THE PROBLEM: Go through the records and extract every line with the word "picture".

RECORDS SHOWN:
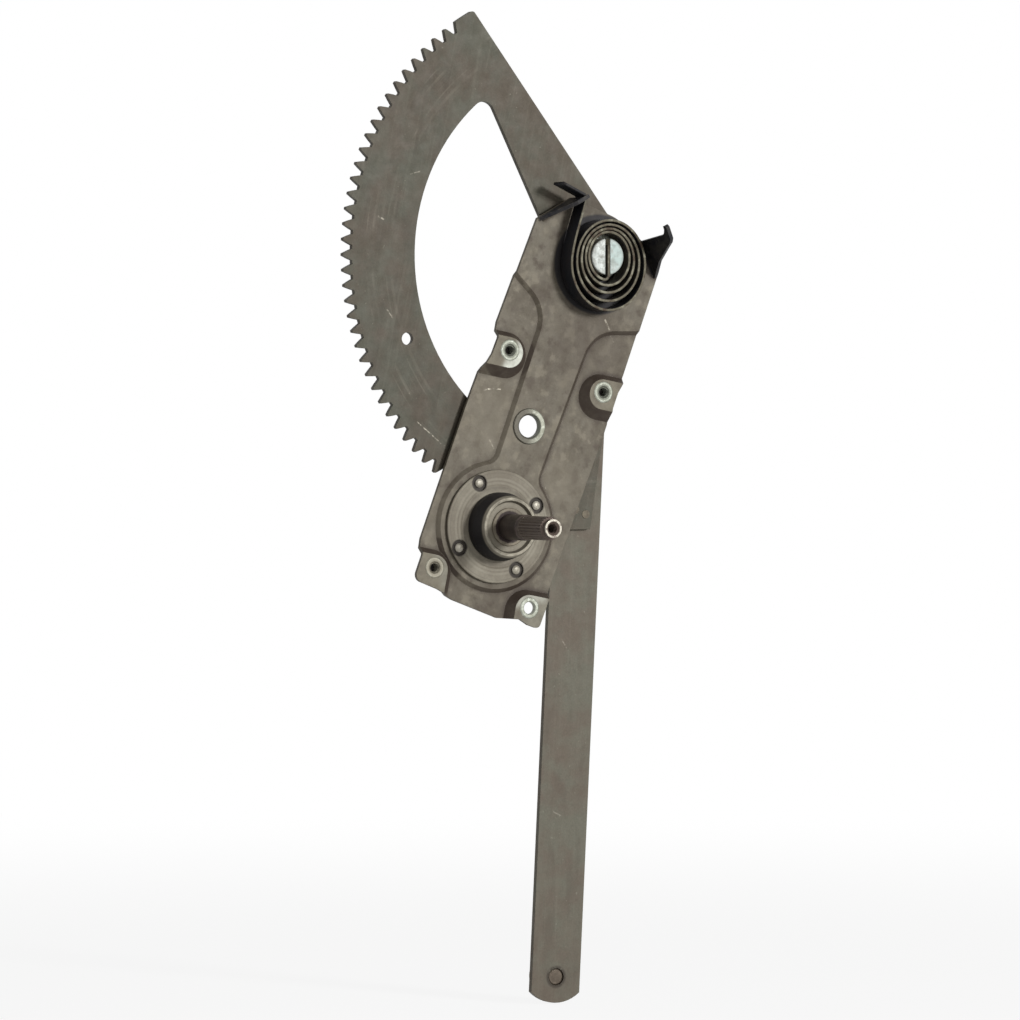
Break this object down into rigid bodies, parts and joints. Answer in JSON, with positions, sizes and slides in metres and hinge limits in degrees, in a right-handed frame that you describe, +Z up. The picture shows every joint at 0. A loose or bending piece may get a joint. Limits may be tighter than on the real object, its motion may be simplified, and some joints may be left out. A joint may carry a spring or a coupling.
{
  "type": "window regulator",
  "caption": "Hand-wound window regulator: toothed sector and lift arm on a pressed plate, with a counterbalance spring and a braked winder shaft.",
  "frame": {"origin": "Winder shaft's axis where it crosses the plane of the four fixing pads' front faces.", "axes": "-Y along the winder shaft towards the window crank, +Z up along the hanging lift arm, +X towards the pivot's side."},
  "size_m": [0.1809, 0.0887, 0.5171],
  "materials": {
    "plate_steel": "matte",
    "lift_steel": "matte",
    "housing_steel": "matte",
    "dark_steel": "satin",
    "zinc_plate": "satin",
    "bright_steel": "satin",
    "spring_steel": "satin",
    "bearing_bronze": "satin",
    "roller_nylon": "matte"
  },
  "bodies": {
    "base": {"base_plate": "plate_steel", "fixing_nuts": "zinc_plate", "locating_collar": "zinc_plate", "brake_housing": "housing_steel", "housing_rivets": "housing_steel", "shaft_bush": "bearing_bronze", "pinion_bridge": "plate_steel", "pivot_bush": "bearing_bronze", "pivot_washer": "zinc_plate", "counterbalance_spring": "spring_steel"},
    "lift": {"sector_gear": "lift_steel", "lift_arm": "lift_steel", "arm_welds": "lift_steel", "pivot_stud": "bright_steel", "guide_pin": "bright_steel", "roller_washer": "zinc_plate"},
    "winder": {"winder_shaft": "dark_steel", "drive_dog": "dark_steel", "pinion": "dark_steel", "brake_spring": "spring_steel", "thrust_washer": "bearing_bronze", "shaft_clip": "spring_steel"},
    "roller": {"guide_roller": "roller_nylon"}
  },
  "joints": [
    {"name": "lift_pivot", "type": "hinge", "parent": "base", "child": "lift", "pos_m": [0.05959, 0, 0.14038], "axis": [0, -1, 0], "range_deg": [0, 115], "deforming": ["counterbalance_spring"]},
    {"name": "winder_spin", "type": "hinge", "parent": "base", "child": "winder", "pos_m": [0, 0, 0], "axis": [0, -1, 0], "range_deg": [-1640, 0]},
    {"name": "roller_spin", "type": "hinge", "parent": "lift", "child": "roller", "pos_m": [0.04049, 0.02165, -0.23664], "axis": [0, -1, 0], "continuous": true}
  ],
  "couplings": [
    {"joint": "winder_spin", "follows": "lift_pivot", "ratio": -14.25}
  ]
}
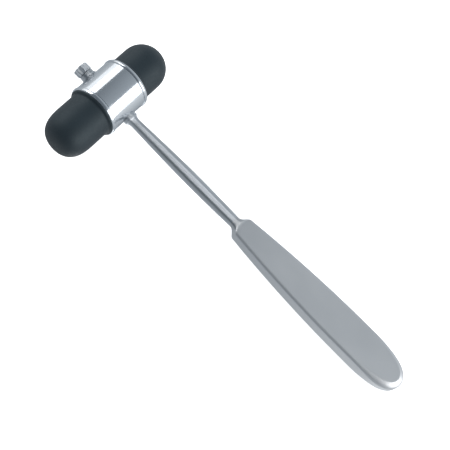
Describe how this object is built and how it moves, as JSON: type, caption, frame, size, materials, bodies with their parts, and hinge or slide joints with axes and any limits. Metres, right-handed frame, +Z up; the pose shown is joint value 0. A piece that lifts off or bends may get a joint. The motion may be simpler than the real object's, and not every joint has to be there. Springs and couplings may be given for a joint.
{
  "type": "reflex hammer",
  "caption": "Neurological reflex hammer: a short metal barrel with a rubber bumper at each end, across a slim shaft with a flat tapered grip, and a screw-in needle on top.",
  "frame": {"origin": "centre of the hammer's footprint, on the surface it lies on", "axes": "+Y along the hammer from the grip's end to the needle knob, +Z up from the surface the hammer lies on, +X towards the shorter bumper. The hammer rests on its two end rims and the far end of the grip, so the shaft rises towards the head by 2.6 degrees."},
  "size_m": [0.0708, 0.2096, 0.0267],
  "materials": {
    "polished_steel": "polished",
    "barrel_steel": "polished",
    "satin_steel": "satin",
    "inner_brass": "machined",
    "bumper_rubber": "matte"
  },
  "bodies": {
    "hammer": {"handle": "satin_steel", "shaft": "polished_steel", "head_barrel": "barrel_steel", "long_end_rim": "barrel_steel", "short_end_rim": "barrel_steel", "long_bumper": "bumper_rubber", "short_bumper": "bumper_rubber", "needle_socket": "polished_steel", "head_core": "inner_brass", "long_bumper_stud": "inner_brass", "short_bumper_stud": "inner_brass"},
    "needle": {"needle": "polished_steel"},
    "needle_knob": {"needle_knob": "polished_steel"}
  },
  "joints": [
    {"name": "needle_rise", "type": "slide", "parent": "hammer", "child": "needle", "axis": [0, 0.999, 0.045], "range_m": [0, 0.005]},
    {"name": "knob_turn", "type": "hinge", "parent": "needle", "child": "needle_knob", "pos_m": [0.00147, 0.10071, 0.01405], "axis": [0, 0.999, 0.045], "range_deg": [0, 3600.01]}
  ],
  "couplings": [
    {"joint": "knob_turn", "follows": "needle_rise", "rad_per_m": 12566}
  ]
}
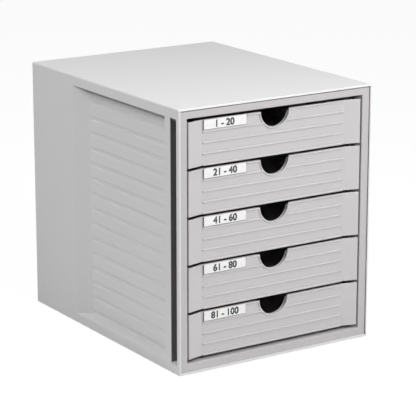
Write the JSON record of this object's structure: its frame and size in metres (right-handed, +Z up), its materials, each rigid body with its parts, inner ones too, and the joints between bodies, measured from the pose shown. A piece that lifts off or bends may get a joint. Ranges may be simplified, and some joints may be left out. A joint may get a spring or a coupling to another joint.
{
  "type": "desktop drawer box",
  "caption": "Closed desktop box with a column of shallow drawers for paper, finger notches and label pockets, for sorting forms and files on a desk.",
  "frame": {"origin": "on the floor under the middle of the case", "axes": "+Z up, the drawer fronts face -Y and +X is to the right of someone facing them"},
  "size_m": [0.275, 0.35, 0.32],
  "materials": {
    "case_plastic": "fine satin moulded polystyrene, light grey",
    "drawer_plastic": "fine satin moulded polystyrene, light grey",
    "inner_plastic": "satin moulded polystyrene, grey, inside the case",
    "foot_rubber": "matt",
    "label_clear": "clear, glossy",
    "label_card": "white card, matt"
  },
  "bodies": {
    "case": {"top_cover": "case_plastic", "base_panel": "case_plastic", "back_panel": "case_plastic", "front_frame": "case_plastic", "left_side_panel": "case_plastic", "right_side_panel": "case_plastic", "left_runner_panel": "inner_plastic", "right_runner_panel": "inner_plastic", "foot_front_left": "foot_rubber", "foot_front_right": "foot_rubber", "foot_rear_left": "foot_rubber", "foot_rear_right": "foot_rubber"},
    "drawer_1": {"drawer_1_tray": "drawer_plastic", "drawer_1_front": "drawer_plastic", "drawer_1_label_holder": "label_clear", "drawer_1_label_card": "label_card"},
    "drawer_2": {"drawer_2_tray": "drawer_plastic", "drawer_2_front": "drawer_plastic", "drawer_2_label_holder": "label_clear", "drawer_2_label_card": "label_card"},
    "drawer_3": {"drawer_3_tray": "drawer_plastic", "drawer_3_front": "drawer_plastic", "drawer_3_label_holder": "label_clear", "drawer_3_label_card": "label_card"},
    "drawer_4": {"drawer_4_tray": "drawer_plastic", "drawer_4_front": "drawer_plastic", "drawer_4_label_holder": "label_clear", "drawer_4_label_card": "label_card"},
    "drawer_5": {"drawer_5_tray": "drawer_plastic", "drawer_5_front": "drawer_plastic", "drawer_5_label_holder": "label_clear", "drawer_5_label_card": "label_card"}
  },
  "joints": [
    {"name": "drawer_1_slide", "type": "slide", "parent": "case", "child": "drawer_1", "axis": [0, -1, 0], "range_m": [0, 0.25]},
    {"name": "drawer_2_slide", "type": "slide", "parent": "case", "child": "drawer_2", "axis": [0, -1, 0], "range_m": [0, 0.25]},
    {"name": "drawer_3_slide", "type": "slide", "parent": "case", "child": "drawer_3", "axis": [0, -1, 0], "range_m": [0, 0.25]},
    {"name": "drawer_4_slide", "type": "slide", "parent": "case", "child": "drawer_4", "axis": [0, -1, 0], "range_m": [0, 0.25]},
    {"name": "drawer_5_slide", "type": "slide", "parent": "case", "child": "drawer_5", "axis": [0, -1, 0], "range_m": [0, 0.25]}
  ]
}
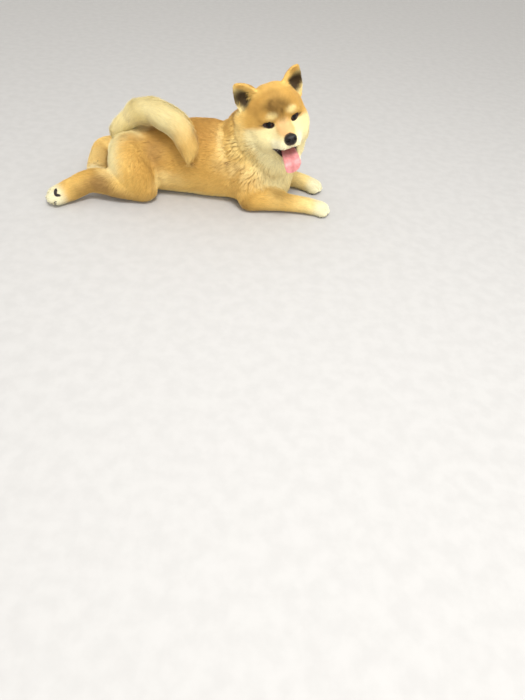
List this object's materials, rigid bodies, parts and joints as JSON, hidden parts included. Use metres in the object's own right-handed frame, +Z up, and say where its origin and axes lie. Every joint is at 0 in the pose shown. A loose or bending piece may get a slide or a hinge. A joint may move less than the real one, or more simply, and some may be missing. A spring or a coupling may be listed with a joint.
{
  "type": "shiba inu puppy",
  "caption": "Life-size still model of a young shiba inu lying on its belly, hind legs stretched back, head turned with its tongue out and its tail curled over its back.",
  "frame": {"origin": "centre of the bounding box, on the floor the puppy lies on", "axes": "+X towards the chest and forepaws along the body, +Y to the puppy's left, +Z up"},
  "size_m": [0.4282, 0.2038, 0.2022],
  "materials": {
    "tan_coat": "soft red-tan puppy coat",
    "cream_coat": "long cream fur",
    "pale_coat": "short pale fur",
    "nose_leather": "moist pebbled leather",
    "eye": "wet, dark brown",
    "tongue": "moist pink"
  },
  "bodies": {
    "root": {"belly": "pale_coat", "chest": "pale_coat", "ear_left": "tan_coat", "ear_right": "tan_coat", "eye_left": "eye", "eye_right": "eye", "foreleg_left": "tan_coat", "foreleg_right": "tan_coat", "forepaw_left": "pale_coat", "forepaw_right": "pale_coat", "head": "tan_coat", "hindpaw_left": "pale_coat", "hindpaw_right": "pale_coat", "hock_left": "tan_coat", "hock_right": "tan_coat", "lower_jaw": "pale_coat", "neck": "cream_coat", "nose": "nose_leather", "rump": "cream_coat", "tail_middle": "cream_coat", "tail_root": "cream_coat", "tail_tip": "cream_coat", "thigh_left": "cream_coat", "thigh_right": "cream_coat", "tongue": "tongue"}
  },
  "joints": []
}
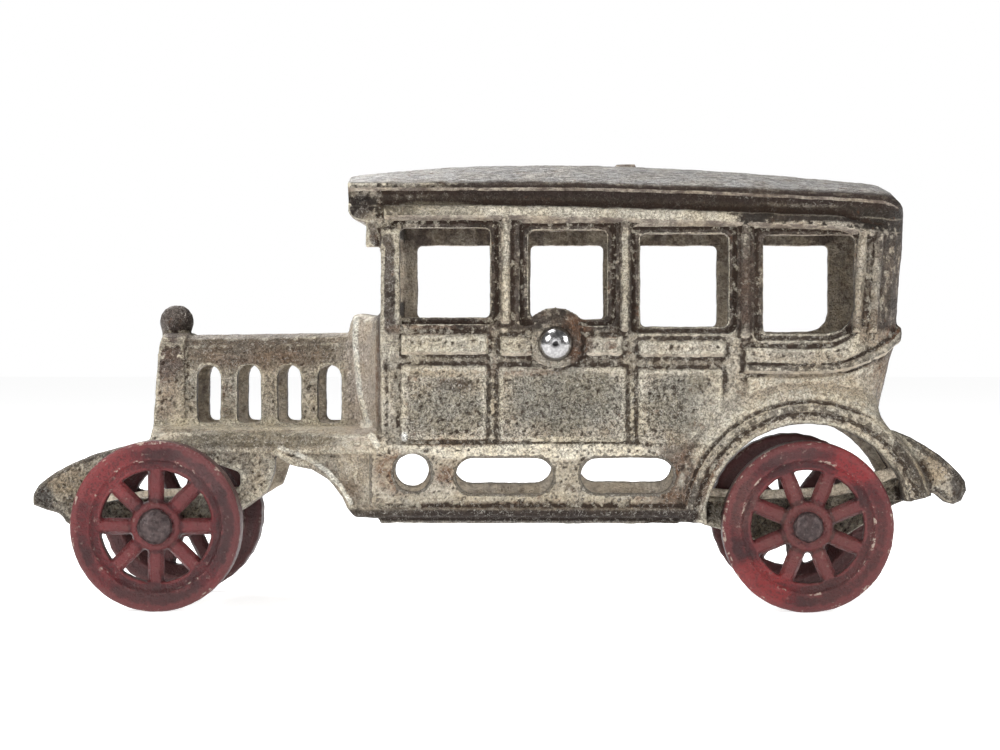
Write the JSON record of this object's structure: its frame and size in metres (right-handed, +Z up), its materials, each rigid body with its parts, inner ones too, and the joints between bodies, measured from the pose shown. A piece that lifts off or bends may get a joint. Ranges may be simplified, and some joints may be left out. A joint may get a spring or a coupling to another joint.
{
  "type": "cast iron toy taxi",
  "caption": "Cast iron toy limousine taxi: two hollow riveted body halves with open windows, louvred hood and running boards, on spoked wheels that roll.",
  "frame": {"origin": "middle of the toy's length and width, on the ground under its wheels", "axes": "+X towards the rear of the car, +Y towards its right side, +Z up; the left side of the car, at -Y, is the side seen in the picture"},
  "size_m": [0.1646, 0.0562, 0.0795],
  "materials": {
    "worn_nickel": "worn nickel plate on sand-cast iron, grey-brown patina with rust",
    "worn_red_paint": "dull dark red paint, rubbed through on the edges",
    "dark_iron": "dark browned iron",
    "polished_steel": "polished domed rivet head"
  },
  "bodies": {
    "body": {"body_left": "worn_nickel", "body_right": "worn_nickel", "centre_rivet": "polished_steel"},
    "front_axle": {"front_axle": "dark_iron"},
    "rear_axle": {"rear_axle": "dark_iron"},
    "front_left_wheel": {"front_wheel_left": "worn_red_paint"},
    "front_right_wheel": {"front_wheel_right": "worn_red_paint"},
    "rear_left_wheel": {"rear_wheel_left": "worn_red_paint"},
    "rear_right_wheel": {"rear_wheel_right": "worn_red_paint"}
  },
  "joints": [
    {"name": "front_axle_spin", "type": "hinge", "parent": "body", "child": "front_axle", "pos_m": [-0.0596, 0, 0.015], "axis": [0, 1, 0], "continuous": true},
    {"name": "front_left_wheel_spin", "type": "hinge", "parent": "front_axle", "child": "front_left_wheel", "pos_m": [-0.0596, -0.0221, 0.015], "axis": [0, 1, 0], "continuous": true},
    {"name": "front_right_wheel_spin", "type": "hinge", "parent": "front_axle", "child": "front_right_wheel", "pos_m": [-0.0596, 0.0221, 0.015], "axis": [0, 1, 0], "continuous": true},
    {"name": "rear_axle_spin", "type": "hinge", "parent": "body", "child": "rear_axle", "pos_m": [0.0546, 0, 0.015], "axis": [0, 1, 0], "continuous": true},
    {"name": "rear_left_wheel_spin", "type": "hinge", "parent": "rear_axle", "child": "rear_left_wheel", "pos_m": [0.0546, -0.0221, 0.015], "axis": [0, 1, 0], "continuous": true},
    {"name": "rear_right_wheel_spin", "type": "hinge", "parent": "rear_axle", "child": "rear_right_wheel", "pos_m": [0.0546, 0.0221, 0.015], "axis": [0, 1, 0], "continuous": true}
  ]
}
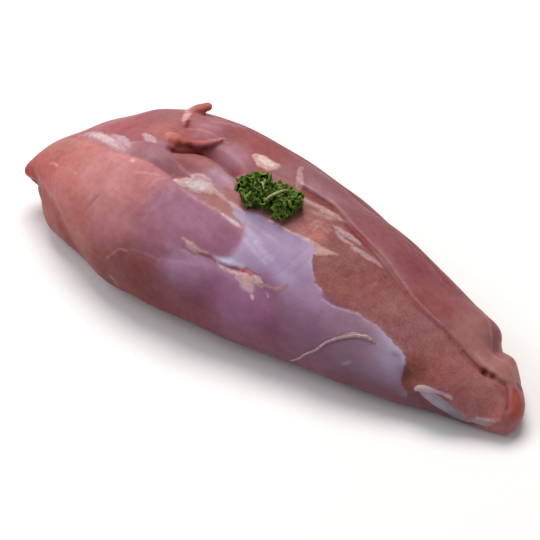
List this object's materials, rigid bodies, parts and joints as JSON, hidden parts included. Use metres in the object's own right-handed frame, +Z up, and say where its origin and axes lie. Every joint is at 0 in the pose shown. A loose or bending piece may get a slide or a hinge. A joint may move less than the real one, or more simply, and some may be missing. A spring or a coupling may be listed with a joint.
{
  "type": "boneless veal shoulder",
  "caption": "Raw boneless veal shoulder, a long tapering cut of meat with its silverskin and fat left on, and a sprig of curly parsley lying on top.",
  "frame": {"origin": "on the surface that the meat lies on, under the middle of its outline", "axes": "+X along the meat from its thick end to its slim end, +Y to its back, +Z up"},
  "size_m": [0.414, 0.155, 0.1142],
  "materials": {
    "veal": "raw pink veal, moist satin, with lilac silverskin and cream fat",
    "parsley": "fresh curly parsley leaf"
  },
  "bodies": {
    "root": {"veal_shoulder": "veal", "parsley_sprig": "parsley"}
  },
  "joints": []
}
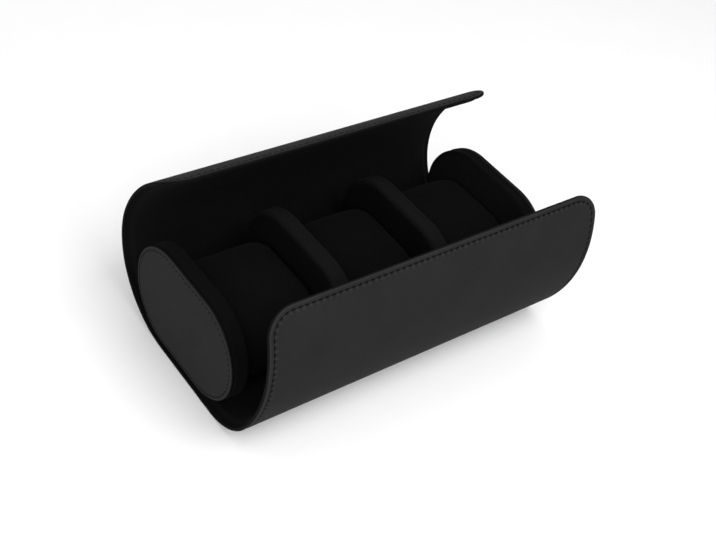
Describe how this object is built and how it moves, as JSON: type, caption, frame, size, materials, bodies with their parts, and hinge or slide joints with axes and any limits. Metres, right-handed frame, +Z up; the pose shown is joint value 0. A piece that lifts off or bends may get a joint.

WRITTEN ANSWER:
Break this object down into rigid bodies, parts and joints. Answer in JSON, with positions, sizes and slides in metres and hinge limits in degrees, in a right-handed frame that you describe, +Z up. The picture shows every joint at 0. A loose or bending piece may get a joint. Limits may be tighter than on the real object, its motion may be simplified, and some joints may be left out. A joint may carry a spring or a coupling.
  "frame": {"origin": "middle of the toy's length and width, on the ground under its wheels", "axes": "+X towards the rear of the car, +Y towards its right side, +Z up; the left side of the car, at -Y, is the side seen in the picture"},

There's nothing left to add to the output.